L’OTAN attire également le Canada dans des expéditions à l’étranger. Un navire canadien dirige actuellement le premier groupe maritime permanent de l’OTAN, patrouillant à environ 2 000 km du territoire canadien. Il opère dans la mer Baltique, la mer du Nord et la mer de Norvège tandis que trois autres forces navales permanentes de l’OTAN opèrent en mer Noire, en Méditerranée et ailleurs.
Le Canada fournit un soutien logistique à la Force de l’OTAN au Kosovo et les soldats canadiens font partie de la mission de l’OTAN en Irak, que le Canada dirigeait jusqu’à récemment. Environ 600 Canadiens participent à une mission de l’OTAN dirigée par le Canada aux portes de la Russie en Lettonie.

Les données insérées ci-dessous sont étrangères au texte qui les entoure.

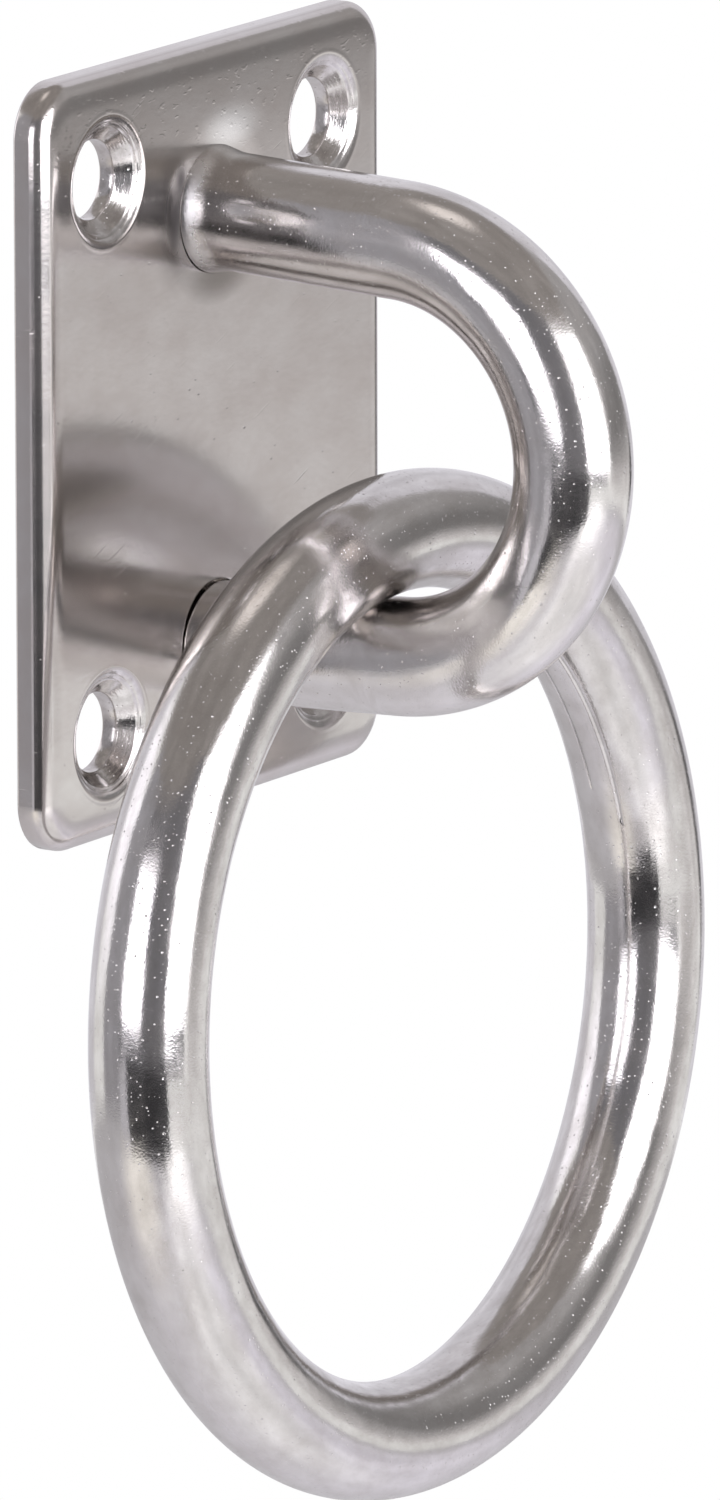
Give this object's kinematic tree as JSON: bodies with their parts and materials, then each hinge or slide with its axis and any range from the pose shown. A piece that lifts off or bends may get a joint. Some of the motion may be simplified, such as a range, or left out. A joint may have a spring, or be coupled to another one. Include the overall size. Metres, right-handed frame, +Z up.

Au cours des deux dernières décennies, l’OTAN a entraîné le Canada dans un certain nombre de conflits violents. Un général canadien a dirigé l’attaque de 2011 de l’OTAN contre la Libye, à laquelle ont participé sept chasseurs CF-18 et deux navires de la marine canadienne. Des centaines de civils ont été tués par des bombardiers de l’OTAN et à ce jour, le pays reste divisé.
Au cours des années 2000, 40 000 soldats canadiens ont combattu dans une guerre de l’OTAN qui a fait des milliers de morts en Afghanistan. Bienque la justification déclarée de la guerre était de neutraliser les membres d’Al-Qaïda et de renverser le régime taliban, les talibans restent un acteur majeur dans le pays et l’influence des groupes djihadistes s’est accrue.
En 1999, des avions de combat canadiens ont largué 530 bombes lors du bombardement illégal de 78 jours de l’OTAN sur la Serbie. Plus de 500 civils ont été tués et des centaines de milliers déplacés dans les bombardements qui ont détruit des infrastructures essentielles.
Il est temps que le Canada quitte l’Organisation belliqueuse et militariste du Traité de l’Atlantique Nord.